While it may not be required, having post-secondary education under your belt as a police officer will net you a higher salary and make it easier for you to move up in the ranks.

Police officers with more education may also be better able to adapt to proposed community policing initiatives, including public outreach and crime prevention initiatives.

Police officers with degrees earn a higher salary

Minimum education requirements for new police officers range from a high school diploma to having a four-year college degree. Many officers receive an education bonus just for having an education beyond the required high school diploma or GED.

Dallas PD, for example, automatically gives officers with a bachelor’s degree an additional $300 per month, and also offers a bonus payment of $110 to $150 per month for knowing specific foreign languages. Depending on your level of proficiency, a Texas Commission on Law Enforcement (TCOLE) certification can net you an additional $50 to $600 per month.

The LAPD likewise offers an educational incentive bonus amounting to $4,560 per year for officers with associate’s degrees and $6,960 for those having earned a bachelor’s.

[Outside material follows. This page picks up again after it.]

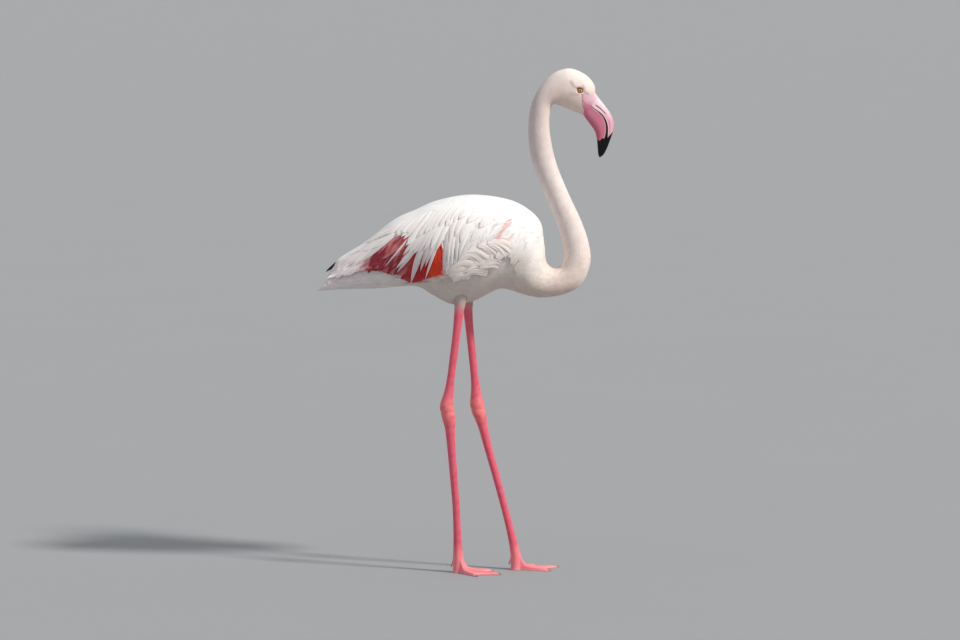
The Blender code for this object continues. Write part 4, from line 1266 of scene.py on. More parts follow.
def makeMandible(half):
    # each mandible is a vault over the line where the bill shuts: across, the width times a
    # root of sin, up, the height times cos, and a flat floor where it shuts
    upper = half == "upper"
    hidden, shown = billForm["rings"]
    shares = np.concatenate([
        np.linspace(-billForm["tuckedIn"], 0.04, hidden, endpoint=False), np.linspace(0.04, 1, shown),
    ])
    table = billForm["sections"]
    row = smoothRows(table, shares) + np.minimum(shares, 0)[:, None] * 9 * (table[1] - table[0])
    outer, shut = (row[:, 0:2] if upper else row[:, 4:6]), row[:, 2:4]
    wide = (row[:, 6] if upper else row[:, 7]) * (1 + 2.2 * np.minimum(shares, 0))
    reach = outer - shut
    high = np.linalg.norm(reach, axis=1)
    apart = np.minimum(billForm["shutGap"], 0.1 * high)
    shut = shut + reach / high[:, None] * apart[:, None]
    arc = np.linspace(-np.pi / 2, np.pi / 2, billForm["roofSides"])
    floor = np.linspace(0.94, -0.94, billForm["floorSides"])
    across = np.concatenate([np.sign(np.sin(arc)) * np.abs(np.sin(arc)) ** billForm["squareness"][half], floor])
    up = np.concatenate([np.abs(np.cos(arc)) ** billForm["roofPower"], np.zeros(len(floor))])
    sides = len(across)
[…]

Police officers with degrees are easier to promote

According to a 2013 study published on the FBI’s website, only about 1 percent of all police departments required a college degree. However, almost half of all respondents reported that they had either taken classes or earned a bachelor’s degree while serving as an LEO.


Surveyed police officers were educated at a higher rate than the average American.

While four-year degrees may not be required to get hired, law enforcement’s trend towards higher education may persuade officers to enroll in classes just to keep up with their peers. This is reflected in the data, as 48 percent of police respondents had a bachelor’s degree compared to 27.9 percent of all Americans who had a bachelor’s degree in 2010.

Officers who favor “street smarts” and experience over textbook knowledge will say that, regardless of studies, a university education alone doesn’t necessarily make officers more skilled or more competent at work. While that could be true, given two equally skilled and experienced officers, education may be the deciding factor that promotes one candidate over the other. Some police respondents in Minnesota even reported that a bachelor’s degree was necessary to be promoted to ranks of sergeant or higher.

Though your department may have only required a high school diploma or just a few credit hours’ worth of classes, finishing out a bachelor’s degree opens up the door for additional promotions. This is a natural transition into higher paying, less physically demanding work as you grow older.

Educated officers perform better in the field

Research suggests that possessing a college degree may improve certain aspects of field performance, including using less verbal and physical force than officers of the same experience without a degree.

Police departments place a greater value on educated officers because of the changing nature of law enforcement. In the community policing model that’s gaining traction worldwide, police officers not only enforce the law but reach out to communities to organize events and find common solutions to local problems.

The ability to adapt to new developments and critically solve problems in the rapidly-changing police profession is a must for any candidate. Officers with degrees will bring a diverse skill set to their department, earn a higher salary, and make themselves more eligible to further their careers through promotional opportunities.